**EXERCISE BRIEF:** Reproduce each line of the material precisely.

───── RECORDED DATA ─────

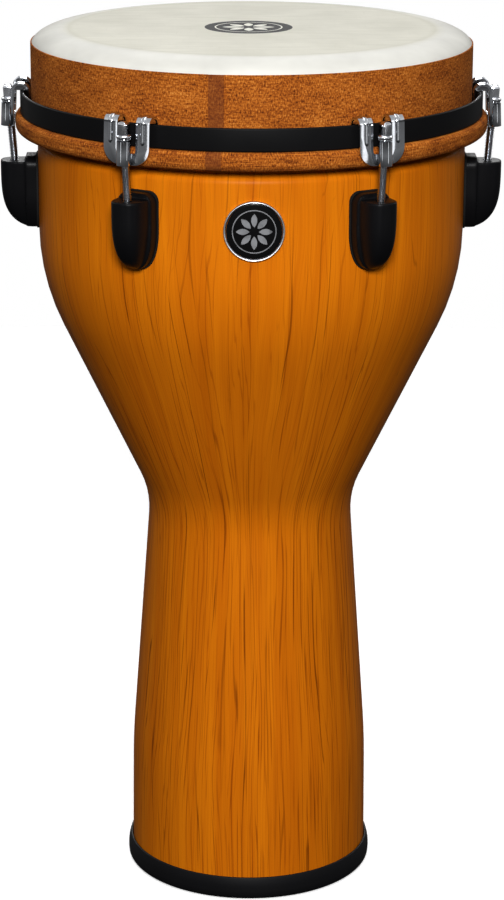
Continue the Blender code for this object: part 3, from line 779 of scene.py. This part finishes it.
def make_collar(wall_cloth, wrap_cloth):
    """The woven wall of the head, and the same cloth wrapped round the flesh hoop."""
    inner = COLLAR_RADIUS - CLOTH
    corners = [
        (COLLAR_RADIUS, COLLAR_TOP, 0.0004),
        (COLLAR_RADIUS, WRAP_TOP - 0.004, 0),
        (inner, WRAP_TOP - 0.004, 0),
        (inner, COLLAR_TOP, 0.0003),
    ]
    wall = rounded(corners, closed=True, step=30)
    angles = seam_angles()
    mesh = lathe("collar_cloth", wall, angles, bulge=seam_bulge)
    collar = add("collar_cloth", mesh, wall_cloth, HEAD, ["head_collar"])
    corners = [
        (WRAP_RADIUS, WRAP_TOP, 0.0036),
        (WRAP_RADIUS, WRAP_BOTTOM, 0.0050),
        (inner, WRAP_BOTTOM, 0.0016),
        (inner, WRAP_TOP - 0.0043, 0),
        (COLLAR_RADIUS + 0.0003, WRAP_TOP - 0.0043, 0),
        (COLLAR_RADIUS + 0.0003, WRAP_TOP, 0.0006),
    ]
    wrap = rounded(corners, closed=True, step=12)
    mesh = lathe("hoop_wrap", wrap, angles, bulge=seam_bulge)
    hoop = add("hoop_wrap", mesh, wrap_cloth, HEAD, ["flesh_hoop"])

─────

**FULL OUTPUT:**
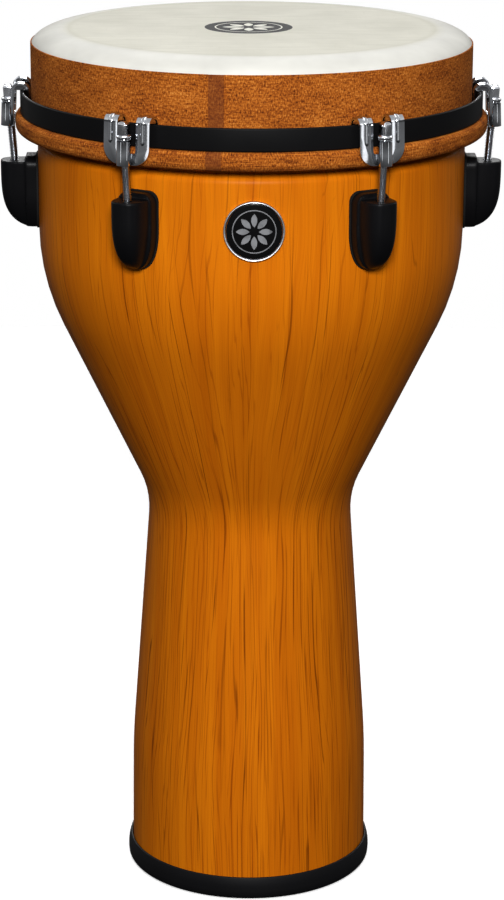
Continue the Blender code for this object: part 3, from line 779 of scene.py. This part finishes it.
def make_collar(wall_cloth, wrap_cloth):
    """The woven wall of the head, and the same cloth wrapped round the flesh hoop."""
    inner = COLLAR_RADIUS - CLOTH
    corners = [
        (COLLAR_RADIUS, COLLAR_TOP, 0.0004),
        (COLLAR_RADIUS, WRAP_TOP - 0.004, 0),
        (inner, WRAP_TOP - 0.004, 0),
        (inner, COLLAR_TOP, 0.0003),
    ]
    wall = rounded(corners, closed=True, step=30)
    angles = seam_angles()
    mesh = lathe("collar_cloth", wall, angles, bulge=seam_bulge)
    collar = add("collar_cloth", mesh, wall_cloth, HEAD, ["head_collar"])
    corners = [
        (WRAP_RADIUS, WRAP_TOP, 0.0036),
        (WRAP_RADIUS, WRAP_BOTTOM, 0.0050),
        (inner, WRAP_BOTTOM, 0.0016),
        (inner, WRAP_TOP - 0.0043, 0),
        (COLLAR_RADIUS + 0.0003, WRAP_TOP - 0.0043, 0),
        (COLLAR_RADIUS + 0.0003, WRAP_TOP, 0.0006),
    ]
    wrap = rounded(corners, closed=True, step=12)
    mesh = lathe("hoop_wrap", wrap, angles, bulge=seam_bulge)
    hoop = add("hoop_wrap", mesh, wrap_cloth, HEAD, ["flesh_hoop"])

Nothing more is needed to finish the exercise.